### [Required work]
Your task is to quote exactly the run of lines that starts at the line containing "gland_body();" and ends at the line containing "before = set(bpy.data.objects)", including both.

[START Recorded information]

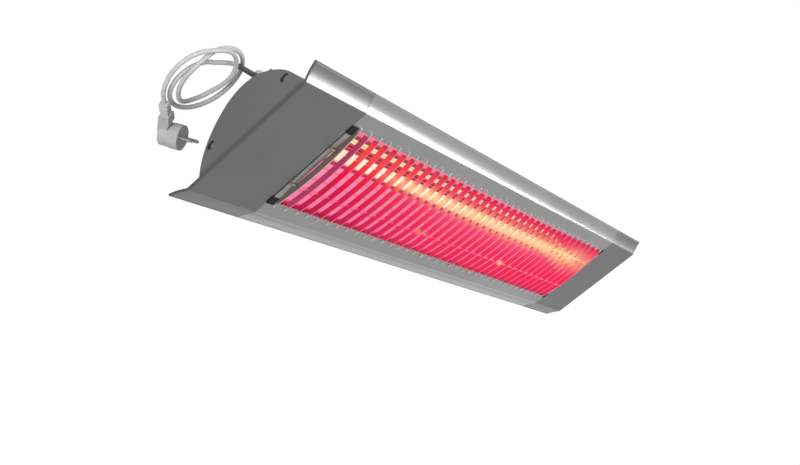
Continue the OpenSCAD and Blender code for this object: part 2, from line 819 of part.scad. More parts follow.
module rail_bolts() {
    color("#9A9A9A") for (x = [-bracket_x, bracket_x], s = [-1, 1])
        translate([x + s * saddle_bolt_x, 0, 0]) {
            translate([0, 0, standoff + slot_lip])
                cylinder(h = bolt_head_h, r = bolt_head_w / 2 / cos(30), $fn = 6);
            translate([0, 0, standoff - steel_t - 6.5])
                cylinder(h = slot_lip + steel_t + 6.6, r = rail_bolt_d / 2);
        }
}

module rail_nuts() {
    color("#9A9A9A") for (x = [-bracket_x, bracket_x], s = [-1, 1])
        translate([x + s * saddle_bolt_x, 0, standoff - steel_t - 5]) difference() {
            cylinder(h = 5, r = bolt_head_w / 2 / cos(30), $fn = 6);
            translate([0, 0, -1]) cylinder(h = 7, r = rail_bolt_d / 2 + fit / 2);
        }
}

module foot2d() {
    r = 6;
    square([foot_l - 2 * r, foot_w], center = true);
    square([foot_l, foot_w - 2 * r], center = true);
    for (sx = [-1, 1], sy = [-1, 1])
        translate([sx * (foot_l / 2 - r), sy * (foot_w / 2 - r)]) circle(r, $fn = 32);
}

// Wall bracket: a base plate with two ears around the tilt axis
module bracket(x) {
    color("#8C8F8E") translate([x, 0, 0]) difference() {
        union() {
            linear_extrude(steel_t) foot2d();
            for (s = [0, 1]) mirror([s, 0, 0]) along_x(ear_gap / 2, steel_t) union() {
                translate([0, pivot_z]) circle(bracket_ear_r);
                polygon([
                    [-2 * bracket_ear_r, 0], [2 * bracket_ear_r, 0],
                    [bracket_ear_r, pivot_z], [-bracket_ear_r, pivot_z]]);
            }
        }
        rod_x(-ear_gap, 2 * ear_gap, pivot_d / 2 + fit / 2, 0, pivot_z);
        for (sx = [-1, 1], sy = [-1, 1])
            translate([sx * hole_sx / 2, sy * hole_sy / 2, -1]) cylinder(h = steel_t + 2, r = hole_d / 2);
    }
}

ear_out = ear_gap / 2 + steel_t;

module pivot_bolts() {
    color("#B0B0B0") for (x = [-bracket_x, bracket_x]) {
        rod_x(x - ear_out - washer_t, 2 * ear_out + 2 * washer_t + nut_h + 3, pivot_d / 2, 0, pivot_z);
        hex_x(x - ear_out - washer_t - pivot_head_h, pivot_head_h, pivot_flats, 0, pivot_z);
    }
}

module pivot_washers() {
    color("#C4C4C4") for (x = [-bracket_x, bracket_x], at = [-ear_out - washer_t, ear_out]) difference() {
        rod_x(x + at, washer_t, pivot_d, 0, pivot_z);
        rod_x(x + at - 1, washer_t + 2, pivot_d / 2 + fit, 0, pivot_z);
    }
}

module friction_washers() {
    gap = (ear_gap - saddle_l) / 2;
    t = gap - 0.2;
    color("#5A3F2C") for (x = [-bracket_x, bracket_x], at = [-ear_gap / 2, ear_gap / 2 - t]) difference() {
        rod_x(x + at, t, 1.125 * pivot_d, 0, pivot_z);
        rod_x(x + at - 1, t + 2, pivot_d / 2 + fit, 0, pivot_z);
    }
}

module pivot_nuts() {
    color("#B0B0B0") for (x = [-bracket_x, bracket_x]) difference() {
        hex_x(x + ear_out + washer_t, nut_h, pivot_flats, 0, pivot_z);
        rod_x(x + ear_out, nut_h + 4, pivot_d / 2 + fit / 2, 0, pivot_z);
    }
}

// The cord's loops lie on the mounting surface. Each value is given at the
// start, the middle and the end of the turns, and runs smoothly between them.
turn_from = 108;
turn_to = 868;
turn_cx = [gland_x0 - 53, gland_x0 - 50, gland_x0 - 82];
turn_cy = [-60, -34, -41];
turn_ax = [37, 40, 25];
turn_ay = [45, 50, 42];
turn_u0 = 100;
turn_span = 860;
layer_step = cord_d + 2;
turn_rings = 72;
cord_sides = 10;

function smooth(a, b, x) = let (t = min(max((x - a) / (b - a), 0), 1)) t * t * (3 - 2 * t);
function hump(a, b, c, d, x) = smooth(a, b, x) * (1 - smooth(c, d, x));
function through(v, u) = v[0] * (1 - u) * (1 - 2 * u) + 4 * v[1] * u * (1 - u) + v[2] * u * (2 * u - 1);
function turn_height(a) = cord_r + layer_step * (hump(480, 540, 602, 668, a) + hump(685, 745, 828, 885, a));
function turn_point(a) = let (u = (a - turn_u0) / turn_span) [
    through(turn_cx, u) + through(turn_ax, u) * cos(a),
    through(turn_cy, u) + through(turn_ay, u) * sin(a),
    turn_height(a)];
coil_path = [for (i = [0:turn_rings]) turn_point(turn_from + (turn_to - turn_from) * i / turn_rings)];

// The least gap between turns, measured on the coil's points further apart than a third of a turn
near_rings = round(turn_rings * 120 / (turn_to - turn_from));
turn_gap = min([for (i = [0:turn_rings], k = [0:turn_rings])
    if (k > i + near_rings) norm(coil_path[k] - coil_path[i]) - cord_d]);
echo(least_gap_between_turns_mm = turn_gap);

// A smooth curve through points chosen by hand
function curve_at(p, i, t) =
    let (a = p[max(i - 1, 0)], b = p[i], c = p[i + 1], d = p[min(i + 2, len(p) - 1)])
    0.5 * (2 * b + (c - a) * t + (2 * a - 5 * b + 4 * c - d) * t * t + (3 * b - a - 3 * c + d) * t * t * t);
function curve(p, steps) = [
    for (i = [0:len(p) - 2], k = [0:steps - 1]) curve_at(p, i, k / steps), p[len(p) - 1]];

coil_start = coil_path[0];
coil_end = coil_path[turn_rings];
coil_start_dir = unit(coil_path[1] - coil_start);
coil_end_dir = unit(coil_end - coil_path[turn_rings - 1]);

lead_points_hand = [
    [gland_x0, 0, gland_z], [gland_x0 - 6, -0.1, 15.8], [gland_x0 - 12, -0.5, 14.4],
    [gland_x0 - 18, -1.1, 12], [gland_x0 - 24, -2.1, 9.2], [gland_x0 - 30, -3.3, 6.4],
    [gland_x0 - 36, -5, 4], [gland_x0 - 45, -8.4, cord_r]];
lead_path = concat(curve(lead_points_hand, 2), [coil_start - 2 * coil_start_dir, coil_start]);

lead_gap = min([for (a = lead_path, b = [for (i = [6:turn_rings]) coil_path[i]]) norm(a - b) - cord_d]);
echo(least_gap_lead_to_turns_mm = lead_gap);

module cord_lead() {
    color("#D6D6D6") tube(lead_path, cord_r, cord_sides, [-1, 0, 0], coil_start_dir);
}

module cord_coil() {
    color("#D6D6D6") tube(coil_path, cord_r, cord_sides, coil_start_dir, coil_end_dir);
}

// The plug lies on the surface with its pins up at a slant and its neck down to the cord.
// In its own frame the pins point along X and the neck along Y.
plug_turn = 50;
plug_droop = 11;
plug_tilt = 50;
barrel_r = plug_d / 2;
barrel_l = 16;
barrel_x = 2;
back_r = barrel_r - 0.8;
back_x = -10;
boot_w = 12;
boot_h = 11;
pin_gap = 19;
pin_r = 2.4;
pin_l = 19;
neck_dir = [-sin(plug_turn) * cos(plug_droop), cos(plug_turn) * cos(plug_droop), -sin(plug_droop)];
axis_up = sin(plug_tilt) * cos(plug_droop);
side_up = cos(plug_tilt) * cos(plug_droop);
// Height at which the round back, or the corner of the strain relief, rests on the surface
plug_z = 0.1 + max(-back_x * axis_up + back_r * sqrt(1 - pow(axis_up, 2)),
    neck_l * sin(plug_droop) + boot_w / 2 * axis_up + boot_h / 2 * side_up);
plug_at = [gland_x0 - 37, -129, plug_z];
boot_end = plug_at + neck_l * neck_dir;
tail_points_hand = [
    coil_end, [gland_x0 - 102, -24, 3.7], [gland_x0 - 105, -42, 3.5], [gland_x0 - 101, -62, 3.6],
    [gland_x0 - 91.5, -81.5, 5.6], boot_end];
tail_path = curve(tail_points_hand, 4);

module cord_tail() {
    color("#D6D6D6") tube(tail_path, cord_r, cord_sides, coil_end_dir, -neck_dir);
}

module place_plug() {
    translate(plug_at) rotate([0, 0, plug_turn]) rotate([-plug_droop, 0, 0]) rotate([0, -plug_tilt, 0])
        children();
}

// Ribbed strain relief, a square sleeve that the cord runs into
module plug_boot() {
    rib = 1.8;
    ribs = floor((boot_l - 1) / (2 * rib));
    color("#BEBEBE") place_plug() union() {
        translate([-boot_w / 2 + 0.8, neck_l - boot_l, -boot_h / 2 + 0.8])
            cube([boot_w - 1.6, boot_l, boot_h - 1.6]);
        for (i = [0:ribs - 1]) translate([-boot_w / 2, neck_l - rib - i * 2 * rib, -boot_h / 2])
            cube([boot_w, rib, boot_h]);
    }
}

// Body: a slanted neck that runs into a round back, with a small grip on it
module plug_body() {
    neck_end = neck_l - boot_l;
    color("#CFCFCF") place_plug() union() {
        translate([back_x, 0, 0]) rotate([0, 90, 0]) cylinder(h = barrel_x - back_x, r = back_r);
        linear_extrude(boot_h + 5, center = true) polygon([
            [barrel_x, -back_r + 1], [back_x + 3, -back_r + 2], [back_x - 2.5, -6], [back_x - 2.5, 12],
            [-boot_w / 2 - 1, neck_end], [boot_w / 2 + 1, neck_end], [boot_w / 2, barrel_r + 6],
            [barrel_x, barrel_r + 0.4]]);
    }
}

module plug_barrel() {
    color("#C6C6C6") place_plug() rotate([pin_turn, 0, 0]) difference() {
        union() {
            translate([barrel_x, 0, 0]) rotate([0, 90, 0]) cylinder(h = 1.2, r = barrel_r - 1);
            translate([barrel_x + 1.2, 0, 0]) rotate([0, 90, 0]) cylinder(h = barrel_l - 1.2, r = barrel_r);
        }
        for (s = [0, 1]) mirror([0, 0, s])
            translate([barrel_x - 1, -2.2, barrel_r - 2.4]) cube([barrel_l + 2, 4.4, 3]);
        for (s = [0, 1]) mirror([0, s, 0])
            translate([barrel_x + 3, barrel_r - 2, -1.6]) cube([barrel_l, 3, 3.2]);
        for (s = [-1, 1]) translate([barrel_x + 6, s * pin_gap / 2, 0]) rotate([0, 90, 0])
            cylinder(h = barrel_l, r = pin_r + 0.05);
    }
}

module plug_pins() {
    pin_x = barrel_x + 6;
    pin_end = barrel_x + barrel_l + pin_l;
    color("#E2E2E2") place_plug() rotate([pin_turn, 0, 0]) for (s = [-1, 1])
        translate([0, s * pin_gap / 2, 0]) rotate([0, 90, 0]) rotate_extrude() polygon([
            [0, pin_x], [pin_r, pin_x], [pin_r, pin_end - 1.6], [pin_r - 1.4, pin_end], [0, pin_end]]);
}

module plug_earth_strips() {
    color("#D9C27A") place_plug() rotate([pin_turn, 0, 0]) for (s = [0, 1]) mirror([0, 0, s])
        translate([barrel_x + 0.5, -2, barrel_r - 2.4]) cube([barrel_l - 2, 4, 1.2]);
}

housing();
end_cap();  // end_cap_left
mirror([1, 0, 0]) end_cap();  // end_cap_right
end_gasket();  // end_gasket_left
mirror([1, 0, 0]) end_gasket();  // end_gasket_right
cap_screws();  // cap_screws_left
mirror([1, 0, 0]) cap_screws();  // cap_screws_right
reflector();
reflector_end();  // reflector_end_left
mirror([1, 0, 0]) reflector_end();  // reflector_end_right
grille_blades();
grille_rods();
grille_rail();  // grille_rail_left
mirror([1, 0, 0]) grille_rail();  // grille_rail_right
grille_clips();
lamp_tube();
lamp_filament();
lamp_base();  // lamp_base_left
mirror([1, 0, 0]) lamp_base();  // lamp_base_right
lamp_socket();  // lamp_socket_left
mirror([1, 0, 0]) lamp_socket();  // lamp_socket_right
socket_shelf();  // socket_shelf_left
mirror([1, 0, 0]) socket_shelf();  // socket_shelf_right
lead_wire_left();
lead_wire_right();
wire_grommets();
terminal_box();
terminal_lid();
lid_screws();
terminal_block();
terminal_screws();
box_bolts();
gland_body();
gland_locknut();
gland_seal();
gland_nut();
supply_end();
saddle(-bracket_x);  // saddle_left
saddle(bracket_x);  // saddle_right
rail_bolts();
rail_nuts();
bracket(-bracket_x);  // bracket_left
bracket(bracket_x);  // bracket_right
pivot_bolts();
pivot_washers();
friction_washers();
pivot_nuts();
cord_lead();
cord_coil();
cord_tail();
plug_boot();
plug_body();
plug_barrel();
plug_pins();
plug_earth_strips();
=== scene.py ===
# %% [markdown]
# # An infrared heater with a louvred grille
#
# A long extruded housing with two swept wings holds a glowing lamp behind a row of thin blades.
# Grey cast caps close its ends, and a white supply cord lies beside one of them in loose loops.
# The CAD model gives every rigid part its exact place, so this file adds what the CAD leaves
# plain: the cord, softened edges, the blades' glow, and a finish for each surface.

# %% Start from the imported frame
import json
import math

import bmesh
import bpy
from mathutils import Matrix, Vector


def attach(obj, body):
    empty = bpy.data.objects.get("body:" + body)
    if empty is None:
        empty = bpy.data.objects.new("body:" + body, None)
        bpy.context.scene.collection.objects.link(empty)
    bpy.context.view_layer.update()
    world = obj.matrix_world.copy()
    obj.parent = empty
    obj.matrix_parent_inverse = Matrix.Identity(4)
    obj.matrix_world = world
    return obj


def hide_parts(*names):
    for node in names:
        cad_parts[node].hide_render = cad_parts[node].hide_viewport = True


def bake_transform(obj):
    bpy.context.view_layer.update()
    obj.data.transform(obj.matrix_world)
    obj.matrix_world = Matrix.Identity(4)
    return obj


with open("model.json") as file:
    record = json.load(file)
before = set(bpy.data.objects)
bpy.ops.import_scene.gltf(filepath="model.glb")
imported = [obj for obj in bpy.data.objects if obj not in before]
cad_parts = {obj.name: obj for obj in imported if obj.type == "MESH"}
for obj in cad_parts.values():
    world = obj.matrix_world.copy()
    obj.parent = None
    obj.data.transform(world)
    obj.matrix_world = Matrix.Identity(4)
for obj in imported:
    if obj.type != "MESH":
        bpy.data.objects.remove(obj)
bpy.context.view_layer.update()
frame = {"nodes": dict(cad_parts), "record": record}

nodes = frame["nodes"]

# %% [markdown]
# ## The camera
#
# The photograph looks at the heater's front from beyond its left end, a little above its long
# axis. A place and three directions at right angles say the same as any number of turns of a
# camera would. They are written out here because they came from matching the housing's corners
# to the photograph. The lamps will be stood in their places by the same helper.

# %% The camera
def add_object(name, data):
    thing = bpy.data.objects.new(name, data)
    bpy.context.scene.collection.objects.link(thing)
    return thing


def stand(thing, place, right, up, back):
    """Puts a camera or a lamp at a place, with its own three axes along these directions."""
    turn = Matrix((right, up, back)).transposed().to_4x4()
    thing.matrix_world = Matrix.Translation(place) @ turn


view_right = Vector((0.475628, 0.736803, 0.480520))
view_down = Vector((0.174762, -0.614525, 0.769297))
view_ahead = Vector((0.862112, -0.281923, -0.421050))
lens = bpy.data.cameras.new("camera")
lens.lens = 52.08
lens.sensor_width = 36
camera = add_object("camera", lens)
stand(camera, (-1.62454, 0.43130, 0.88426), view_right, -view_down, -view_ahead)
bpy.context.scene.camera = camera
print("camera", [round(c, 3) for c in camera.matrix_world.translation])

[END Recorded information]

### [Solution]
gland_body();
gland_locknut();
gland_seal();
gland_nut();
supply_end();
saddle(-bracket_x);  // saddle_left
saddle(bracket_x);  // saddle_right
rail_bolts();
rail_nuts();
bracket(-bracket_x);  // bracket_left
bracket(bracket_x);  // bracket_right
pivot_bolts();
pivot_washers();
friction_washers();
pivot_nuts();
cord_lead();
cord_coil();
cord_tail();
plug_boot();
plug_body();
plug_barrel();
plug_pins();
plug_earth_strips();
=== scene.py ===
# %% [markdown]
# # An infrared heater with a louvred grille
#
# A long extruded housing with two swept wings holds a glowing lamp behind a row of thin blades.
# Grey cast caps close its ends, and a white supply cord lies beside one of them in loose loops.
# The CAD model gives every rigid part its exact place, so this file adds what the CAD leaves
# plain: the cord, softened edges, the blades' glow, and a finish for each surface.

# %% Start from the imported frame
import json
import math

import bmesh
import bpy
from mathutils import Matrix, Vector


def attach(obj, body):
    empty = bpy.data.objects.get("body:" + body)
    if empty is None:
        empty = bpy.data.objects.new("body:" + body, None)
        bpy.context.scene.collection.objects.link(empty)
    bpy.context.view_layer.update()
    world = obj.matrix_world.copy()
    obj.parent = empty
    obj.matrix_parent_inverse = Matrix.Identity(4)
    obj.matrix_world = world
    return obj


def hide_parts(*names):
    for node in names:
        cad_parts[node].hide_render = cad_parts[node].hide_viewport = True


def bake_transform(obj):
    bpy.context.view_layer.update()
    obj.data.transform(obj.matrix_world)
    obj.matrix_world = Matrix.Identity(4)
    return obj


with open("model.json") as file:
    record = json.load(file)
before = set(bpy.data.objects)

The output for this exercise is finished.